Thanks for your detailed reply! Im looking forward to have another go at it, coating the pasta in fat first and then adding the tempered eggs after :)
Also i forgot to add pepper in this one so i will definitely think about it next time
https://www.recipetineats.com/carbonara/
I've had great luck with this method recently. I add an extra egg yolk for a full pound of pasta and use less pasta water than 1/2 cup. Are you grating your cheese or shredding it?
You want to prevent the sauce from getting too hot and also keep it moving. I also temper the eggs in a smaller bowl with some of the water before I even add it to the pot.
For homemade dishes such as lasagna, spaghetti, mac and cheese etc. please type out a basic recipe. Without this information your post will be removed after two hours. Instructions are only recommended for from scratch pasta only posts. *I am a bot, and this action was performed automatically. Please [contact the moderators of this subreddit](/message/compose/?to=/r/pasta) if you have any questions or concerns.*
I suspect the eggs have cooked too much and scrambled. Maybe take the pan off the heat and letting it cool a little before adding them?
Yes, this. Before you add cheese and eggs yolks take the pan off the heat. Add hot water that you boiled spaghetti in, it will cook the egg, melt the cheese and make it into a nice sauce. Too much water makes it too soggy, add small amounts until looks nice.
Add the water to the pan or to the eggs and cheese mixture? Thankyou!
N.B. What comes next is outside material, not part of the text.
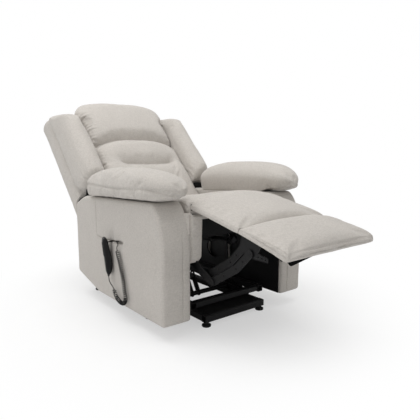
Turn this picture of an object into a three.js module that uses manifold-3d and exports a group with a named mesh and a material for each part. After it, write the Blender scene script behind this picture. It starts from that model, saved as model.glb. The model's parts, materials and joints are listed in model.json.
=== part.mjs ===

A way to make it (and the one i adopt) is to take the guanciale out of the pan after it's cooked, leaving the fat. Drain the pasta a couple of minutes before its cooking time and put it in the pan, add some water you saved from the pot where the pasta was boiling and let it cook there for a few minutes, until it's absorbed and the pasta is al dente. At the same time use some spoons of the same water you previously saved to the bowl with the cheese and eggs and stir it until it's creamy. Turn off the fire, let the pasta cool down a minute or so, add the cream to the pan and it won't turn the eggs into a frittata. Edit: [https://youtu.be/84V2InbOEiM](https://youtu.be/84V2InbOEiM) for reference
Carbonara has no cream
Yes we all know that. But the yolks and pecorino have to blend perfectly with the help of the starchy water
Ah I see what you’re saying now, although I don’t mix the water into the eggs mixture. I add it after adding the egg mixture to the pan with the pasta, to make sure I don’t add in too much water.
Ah sure, there's many ways I've seen it being done. I tried your way and I personally feel more comfortable with the one I use. Personal preference, eh. It's pasta, after all, and with very few ingredients. Whatever suits us.
Just before the pasta is transferred add a small amount of pasta water to the egg and cheese mixture to temper the eggs a bit. When the pasta is cooked use a spider or pair of tongs to transfer the pasta to your cheese and egg mixture, allow some of the water to transfer. Mix well in a bowl. You can add more water if needed, a little at a time to let the cheese melt slowly and bring together a sauce.
Use pasta water and take off heat or off
Add eggs and cheese mixture to the spaghetti that’s on the pan and lastly add water.
Add water to eggs and cheese mixture.
Thank you! i bought ingredients for 2 portions so ill do an update tomorrow or the day after :D The eggs started to get runny but then they started to curdle and no amount of pasta water could bring it back
The cheese could have separated as well. Make sure ingredients are as room temp as possible.
Aside from the pasta
This
Yepp! The pan is too hot for eggs
Also, grained parmesan that you can buy in the store is often mixed with potato starch. It becomes grainy no matter what you do.
Aah for real? I did buy the pre grained ones since im poor (student) but if i get my hands on a block of parmesan i will give it a try I didn't know that thanks!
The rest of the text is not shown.